** Begin Data listing **

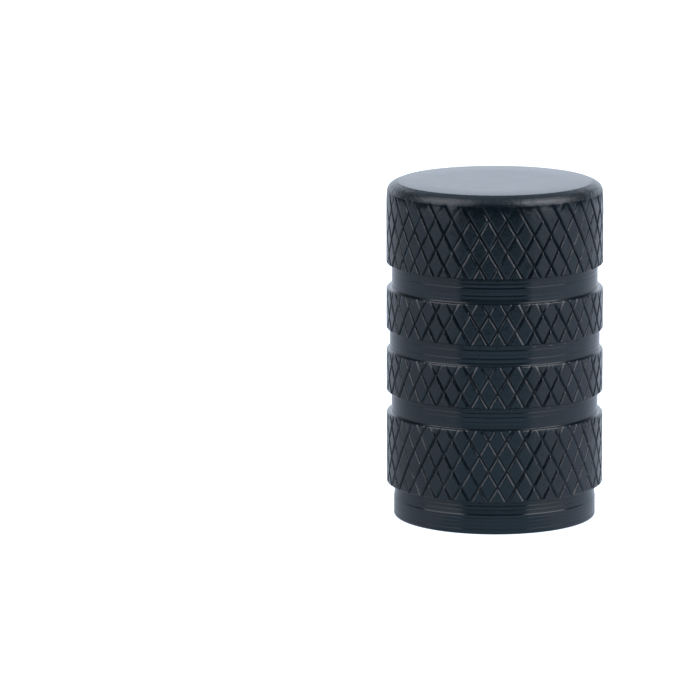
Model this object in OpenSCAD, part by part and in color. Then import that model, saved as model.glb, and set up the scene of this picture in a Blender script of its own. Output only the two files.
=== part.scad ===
// Knurled aluminium valve cap with a rubber sealing ring, mouth down.
// The origin is the centre of the mouth face and +Z points to the closed top.

/* [Overall] */
// Height from the mouth face to the top face
cap_h = 17.2; // [16:0.1:24]
// Diameter over the crests of the knurl
knurl_d = 11; // [10.6:0.1:16]

/* [Neck and turned grooves] */
// Height of the plain neck at the mouth
neck_h = 1.75; // [0.8:0.05:3]
// Depth of the neck below the knurl crests
neck_depth = 0.37; // [0.15:0.01:0.6]
// Rounding of the neck's outer edge at the mouth
neck_edge_r = 0.12; // [0.05:0.01:0.3]
// Height of the lowest groove
lower_groove_h = 1.1; // [0.8:0.05:2]
// Depth of the lowest groove below the knurl crests
lower_groove_depth = 0.26; // [0.15:0.01:0.6]
// Height of the middle groove
middle_groove_h = 1.05; // [0.8:0.05:2]
// Depth of the middle groove below the knurl crests
middle_groove_depth = 0.17; // [0.15:0.01:0.6]
// Height of the highest groove
upper_groove_h = 1.25; // [0.8:0.05:2.2]
// Depth of the highest groove below the knurl crests
upper_groove_depth = 0.28; // [0.15:0.01:0.6]

/* [Knurled bands] */
// Height of the lowest band
lower_band_h = 3.65; // [1.5:0.05:4.5]
// Height of the second band
second_band_h = 2.15; // [1:0.05:2.6]
// Height of the third band
third_band_h = 2.1; // [1:0.05:2.6]
// Bevel on the upper edges of these bands, as high as it is wide
band_bevel_w = 0.13; // [0.05:0.01:0.2]

/* [Knurl] */
// Distance between grooves, measured round the cap
knurl_pitch = 0.93; // [0.75:0.01:1.6]
// Angle between a groove and the axis
knurl_helix = 30.4; // [25:0.1:45]
// Depth of the grooves below the crests
knurl_depth = 0.09; // [0.05:0.01:0.16]
// Width of a groove at the crests
knurl_groove_w = 0.19; // [0.1:0.01:0.3]
// Turn of the pattern about the axis
knurl_turn = 4.1; // [0:0.1:9.7]
// Shift of the pattern along the axis
knurl_shift = 0.13; // [-0.8:0.01:0.8]
// Height over which the grooves run out below the crown
knurl_runout_h = 0.7; // [0.2:0.05:1.2]

/* [Crown] */
// Height of the plain crown above the knurl
crown_h = 0.5; // [0.42:0.02:1]
// Depth of the crown's wall below the knurl crests
crown_depth = 0.07; // [0.04:0.01:0.12]
// Width of the bevelled rim round the flat top, with its rounding
crown_rim_w = 0.55; // [0.3:0.01:0.9]
// Slope of the bevel
crown_bevel = 22; // [15:1:30]
// Rounding between the bevel and the wall
crown_edge_r = 0.22; // [0.1:0.01:0.25]

/* [Threaded bore] */
// Nominal diameter of the valve's thread
thread_d = 7.75; // [6:0.05:8.5]
// Pitch of the valve's thread
thread_pitch = 0.794; // [0.6:0.001:1]
// Diameter of the bevelled mouth at the face
mouth_d = 8.4; // [8:0.1:9.4]
// Thickness of the solid end above the seat
crown_t = 5; // [2:0.1:7]
// Height of the relief between the thread and the seat
relief_h = 2.4; // [2:0.1:4]
// Diameter of the relief
relief_d = 8; // [7.8:0.05:8.8]
// Diameter of the drilled centre in the seat
drill_d = 3.4; // [2:0.1:4]
// Point angle of the drill
drill_point = 118; // [90:1:140]

/* [Sealing ring] */
// Thickness of the ring
seal_t = 1.6; // [1:0.05:2]
// Inner diameter of the ring
seal_id = 4.2; // [3.6:0.1:5]
// Gap between the ring and the relief's wall
seal_clearance = 0.1; // [0.05:0.01:0.2]
// Rounding of the ring's edges
seal_edge_r = 0.3; // [0.1:0.05:0.45]

/* [Hidden] */
$fn = 128;

// Flat steps in a rounded corner
corner_steps = 6;
// Overshoot of a cut past the face that it opens
cut = 0.2;

// Radii of the turned outside
knurl_r = knurl_d / 2;
neck_r = knurl_r - neck_depth;
lower_groove_r = knurl_r - lower_groove_depth;
middle_groove_r = knurl_r - middle_groove_depth;
upper_groove_r = knurl_r - upper_groove_depth;
crown_r = knurl_r - crown_depth;

// Heights of the bands and the crown above the mouth face
lower_band_top = neck_h + lower_band_h;
second_band_z = lower_band_top + lower_groove_h;
second_band_top = second_band_z + second_band_h;
third_band_z = second_band_top + middle_groove_h;
third_band_top = third_band_z + third_band_h;
top_band_z = third_band_top + upper_groove_h;
crown_z = cap_h - crown_h;

// Knurl lattice: a row is one level of groove crossings, a place is one pitch round the cap
starts = round(PI * knurl_d / knurl_pitch);
place_w = PI * knurl_d / starts;
row_h = place_w / tan(knurl_helix) / 2;
valley_r = knurl_r - knurl_depth;
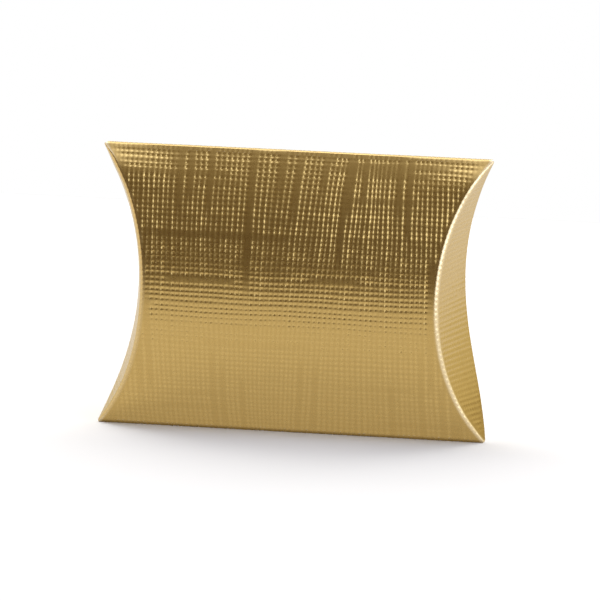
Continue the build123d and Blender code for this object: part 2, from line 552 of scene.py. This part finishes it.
# %% Press one sheet
def press_sheet(name, rows, outline, seed, bend_columns=0, **sizes):
    """Runs the linen press and returns the flat pressed sheet as a plain mesh."""
    holder = row_points(name, rows, outline)
    bpy.context.collection.objects.link(holder)
    lefts = [outline(q)[0] for q, groove, thread in rows]
    rights = [outline(q)[1] for q, groove, thread in rows]
    first = math.floor(min(lefts) / pitch) - 1
    last = math.ceil(max(rights) / pitch) + 1
    wanted = {
        "First thread": float(first),
        "Columns": lines_per_thread * (last - first) + bend_columns,
        "Bend columns": bend_columns,
        "Seed": float(seed),
        "Material": gold_foil,
    }
    wanted.update(sizes)
    modifier = holder.modifiers.new("linen", "NODES")
    modifier.node_group = linen_press
    for item in linen_press.interface.items_tree:
        if item.name in wanted:
            modifier[item.identifier] = wanted[item.name]
    seen = holder.evaluated_get(bpy.context.evaluated_depsgraph_get())
    flat = bpy.data.meshes.new_from_object(seen)
    holder.modifiers.remove(modifier)
    bpy.data.objects.remove(holder)
    print(name, "pressed,", len(flat.vertices), "points")
    return flat


print("sockets of the press:", len(linen_press.interface.items_tree))

# %% [markdown]
# ## Giving the sheet its back
# Card is 0.4 mm thick and its inside is plain white board. The pressed face needs its fine mesh, but the
# plain face behind it doesn't, so that one is filled with large triangles between the same edge points, and
# a rim of raw card joins the two into a closed shell.

# %% The border and the plain back
back_spacing = 3.0
same_point = 1e-5


def edge_loop(mesh):
    """The border of a sheet as one ordered ring of vertex numbers."""
    sheet = bmesh.new()
    sheet.from_mesh(mesh)
    following = {}
    for edge in sheet.edges:
        if len(edge.link_faces) == 1:
            loop = edge.link_loops[0]
            following[loop.vert.index] = loop.link_loop_next.vert.index
    sheet.free()
    start = next(iter(following))
    ring = [start]
    while following[ring[-1]] != start:
        ring.append(following[ring[-1]])
    assert len(ring) == len(following), (mesh.name, len(ring), len(following))
    return ring


def plain_back(border, p, q, spacing):
    """Large triangles inside the border, and the new number of each point of the border."""
    spots = list(border)
    for a in np.arange(p.min() + spacing / 2, p.max(), spacing):
        for b in np.arange(q.min() + spacing / 2, q.max(), spacing):
            spots.append((a, b))
    outline = [list(range(len(border)))]
    fill = delaunay_2d_cdt([Vector(v) for v in spots], [], outline, 1, same_point)
    filled, triangles, origins = fill[0], fill[2], fill[3]
    used = sorted({i for face in triangles for i in face})
    place_of = {old: new for new, old in enumerate(used)}
    points = np.array([(filled[i].x, filled[i].y) for i in used])
    start_of = {old: place_of[i] for i in used for old in origins[i]}
    return points, [[place_of[i] for i in face] for face in triangles], start_of


print("a plain back has points about", back_spacing, "mm apart")

# %% [markdown]
# ## Where the foil is rubbed, painted paler and pressed
# Two numbers travel with each point of the card, for the shader of the foil to read. One is wear together
# with a painted highlight, along the creases and a little on the long folds. The other says how far the
# roller pressed the foil in, and the shader paints the grooves paler by it, as a painted highlight. The edges
# between foil and board are marked sharp, so that the smooth shading doesn't run over the rim.

# %% Mark the wear and painted highlight, the pressing and the rim
crease_wear_and_sheen_reach = 0.9
fold_wear_and_sheen, fold_wear_and_sheen_reach = 0.12, 0.8
deepest_groove = 0.15
pressed_rounding = 0.6
sharp_turn = math.radians(50)


def mark_points(mesh, name, values):
    """Stores one number for each point of the mesh."""
    mesh.attributes.new(name, "FLOAT", "POINT").data.foreach_set("value", values)


def mark_wear_and_sheen(mesh, blank, inset, wear_and_sheen_share):
    """Paints the foil paler along the creases, and a little on the long folds, as wear and a painted
    highlight.
    """
    y, z = card_line(blank[:, 1])
    from_crease = np.abs(np.abs(blank[:, 0]) - (end_of_panel(z) - inset))
    # Near the creases and folds the paler foil is partly wear and partly a painted highlight.
    on_crease = np.exp(-((from_crease / crease_wear_and_sheen_reach) ** 4)) * wear_and_sheen_share
    on_fold = np.exp(-(((np.abs(blank[:, 1]) - fold_reach) / fold_wear_and_sheen_reach) ** 2))
    mark_points(mesh, "wear_and_sheen", np.maximum(on_crease, fold_wear_and_sheen * on_fold))


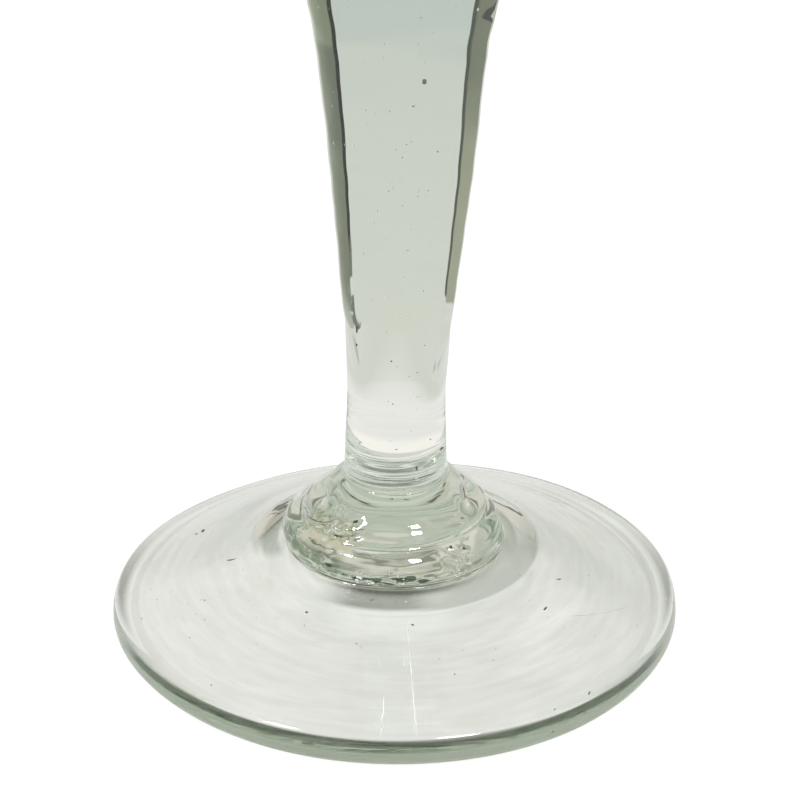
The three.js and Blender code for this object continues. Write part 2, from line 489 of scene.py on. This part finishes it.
def pattern(tree, place, gaps, detail=2.0):
    """Noise whose waves lie the given gaps apart along each axis, in the place's unit."""
    stretched = node(tree, "ShaderNodeVectorMath", {
        "operation": "MULTIPLY", 1: [1 / gap for gap in gaps],
    }, {0: place})
    return node(tree, "ShaderNodeTexNoise", {"Scale": 1.0, "Detail": detail}, {
        "Vector": stretched.outputs["Vector"],
    }).outputs["Fac"]


def relief(tree, place, gaps, depth, mask=None):
    """A noise pattern as a height in metres: gaps between the waves along each axis, depth
    as the whole height of the waves in millimetres, and a mask for one part of the glass."""
    waves = node(tree, "ShaderNodeMath", {"operation": "MULTIPLY", 1: depth * MM}, {
        0: pattern(tree, place, gaps),
    })
    if mask is not None:
        waves = node(tree, "ShaderNodeMath", {"operation": "MULTIPLY"}, {0: waves.outputs["Value"], 1: mask})
    return waves.outputs["Value"]


# Parts of the glass that its material treats apart, each bounded by low, high and soft
# edge: height and radius in millimetres, and degrees round the axis, with -90 in front
ON_NECK = {"height": (23.5, 28.5, 1), "turn": (-165, -15, 10)}
ON_COLLARS = {"height": (13, 18, 1)}
ON_FOOT = {"radius": (19.5, 37, 3)}
ON_EDGE = {"radius": (38.9, 40.5, 0.4)}
IN_DISH = {"height": (10.8, 13.1, 0.3)}
IN_FOLD = {"turn": (-154, -120, 8), "height": (16.6, 19.2, 0.8)}
IN_BRUISE = {"turn": (-56, -42, 5), "height": (13.4, 15.6, 0.6)}
ON_RESTING_RING = {"height": (-1, 0.3, 0.2)}
IN_SCAR = {"radius": (-1, 7, 3), "height": (6, 9.5, 1)}

# Waves of the skin: which place they follow, the gaps between them in millimetres (and in
# degrees round the edge), their depth in millimetres, and the part that has them. Threads
# and rings finer than these don't show from here, so they are drawn this coarse
SKIN_WAVES = [
    ("solid", (9.09, 9.09, 16.7), 0.03, None),
    ("solid", (1.43, 1.43, 2), 0.002, None),
    ("solid", (20, 20, 0.909), 0.012, ON_NECK),
    ("solid", (16.7, 16.7, 1.25), 0.02, ON_COLLARS),
    ("spun", (1.67, 1, 1), 0.012, ON_FOOT),
    ("edge", (20, 0.667, 1), 0.01, ON_EDGE),
    ("solid", (1.11, 1.11, 0.667), 0.05, IN_FOLD),
    ("solid", (0.667, 0.667, 0.667), 0.04, IN_BRUISE),
]

# Colours in the skin, as a colour and where each lies: faint swirls on the foot, painted
# shade of the collars on the dish in front of them, paler at its right, with painted shade
# lines beside it, a broken painted dark line under the top of the rim, a darker mottled
# patch low at the left, and the fold's dirt
FILMS_AND_PAINTED_SHADE = [
    ("#fafaf8", {**ON_FOOT, "swirl": (0.56, 1, 0.14)}),
    # Painted shade of the collars on the dish: darkest in front, paler at the right, and painted shade lines
    # at its sides
    ("#7b7d75", {"radius": (15.7, 19, 1.2), **IN_DISH, "turn": (-106, -76, 22)}),
    ("#babdb4", {"radius": (15.7, 19.9, 0.5), **IN_DISH, "turn": (-70, -8, 16)}),
    ("#aaada2", {"radius": (16.9, 18.4, 0.9), **IN_DISH, "turn": (150, 181, 10)}),
    ("#aaada2", {"radius": (16.9, 18.4, 0.9), **IN_DISH, "turn": (-181, -170, 12)}),
    ("#aaada2", {"radius": (15.8, 16.8, 0.7), **IN_DISH, "turn": (-8, 24, 14)}),
    # Painted shade: a broken dark line under the top of the rim
    ("#6d706c", {"radius": (39.1, 40.2, 0.3), "height": (3.1, 3.8, 0.3),
                 "turn": (-150, -30, 12), "blotch": (0.3, 1, 0.12)}),
    ("#8b9483", {"turn": (-166, -122, 8), "height": (13.1, 15.8, 0.6), "crinkle": (0.5, 1, 0.1)}),
    ("#ddd8bd", {**IN_FOLD, "crinkle": (0.5, 1, 0.12)}),
]


def soda_glass():
    """Hand-made soda-lime glass, blown and tooled. Its fire-polished faces show hard
    reflections and wander a little. Threads of the winding lie round the neck and the
    collars, spinning marks lie round the foot, and the fold and the bruise are crinkled.
    The iron in the melt turns thick places grey-green, and a film of dirt dulls the fold.
    Painted shade darkens the dish in front of the collars and a line under the top of the
    rim. Only the ring that it stands on and the pontil scar are rough."""
    material, tree, output, place = new_material("fire_polished_soda_glass")
    axes = node(tree, "ShaderNodeSeparateXYZ", {}, {"Vector": place}).outputs
    flat_place = node(tree, "ShaderNodeVectorMath", {"operation": "MULTIPLY", 1: (1, 1, 0)}, {0: place})
    radius = node(tree, "ShaderNodeVectorMath", {"operation": "LENGTH"}, {
        0: flat_place.outputs["Vector"],
    }).outputs["Value"]
    radians = node(tree, "ShaderNodeMath", {"operation": "ARCTAN2"}, {0: axes["Y"], 1: axes["X"]})
    turn = node(tree, "ShaderNodeMath", {"operation": "DEGREES"}, {
        0: radians.outputs["Value"],
    }).outputs["Value"]
    spun = node(tree, "ShaderNodeCombineXYZ", {}, {"X": radius}).outputs["Vector"]
    edge = node(tree, "ShaderNodeCombineXYZ", {}, {"X": turn, "Y": axes["Z"]}).outputs["Vector"]
    swirl = node(tree, "ShaderNodeCombineXYZ", {}, {"X": radius, "Y": turn}).outputs["Vector"]
    values = {
        "height": axes["Z"],
        "radius": radius,
        "turn": turn,
        "blotch": pattern(tree, place, (2.86, 2.86, 2.86), 3.0),
        "crinkle": pattern(tree, place, (1.43, 1.43, 0.625), 4.0),
        "swirl": pattern(tree, swirl, (1.11, 20, 1), 3.0),
    }

    places = {"solid": place, "spun": spun, "edge": edge}
    skin = None
    for follows, gaps, depth, part in SKIN_WAVES:
        mask = part and part_mask(tree, values, part)
        wave = relief(tree, places[follows], gaps, depth, mask)
        if skin is None:
            skin = wave
        else:
            skin = node(tree, "ShaderNodeMath", {"operation": "ADD"}, {0: skin, 1: wave}).outputs["Value"]
    bump = node(tree, "ShaderNodeBump", {"Strength": 1.0, "Distance": 1.0}, {"Height": skin})

    worn = node(tree, "ShaderNodeMath", {"operation": "MULTIPLY", 1: 0.35}, {
        0: part_mask(tree, values, ON_RESTING_RING),
    })
    matt = node(tree, "ShaderNodeMath", {"operation": "MULTIPLY_ADD", 1: 0.12}, {
        0: part_mask(tree, values, IN_SCAR), 2: worn.outputs["Value"],
    })
    films_and_shade = [(part_mask(tree, values, limits), colour) for colour, limits in FILMS_AND_PAINTED_SHADE]
    glass = node(tree, "ShaderNodeBsdfPrincipled", {"IOR": 1.52, "Transmission Weight": 1.0}, {
        "Base Color": layered(tree, "#ffffff", films_and_shade),
        "Roughness": matt.outputs["Value"], "Normal": bump.outputs["Normal"],
    })
    melt = node(tree, "ShaderNodeVolumeAbsorption", {"Color": srgb("#b9cdb4"), "Density": 16.0})
    tree.links.new(glass.outputs["BSDF"], output.inputs["Surface"])
    tree.links.new(melt.outputs["Volume"], output.inputs["Volume"])
    return material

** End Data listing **

▶ [Work to be completed]:
Collect each line holding the string "code".

▶ [Task result]:
Continue the build123d and Blender code for this object: part 2, from line 552 of scene.py. This part finishes it.
The three.js and Blender code for this object continues. Write part 2, from line 489 of scene.py on. This part finishes it.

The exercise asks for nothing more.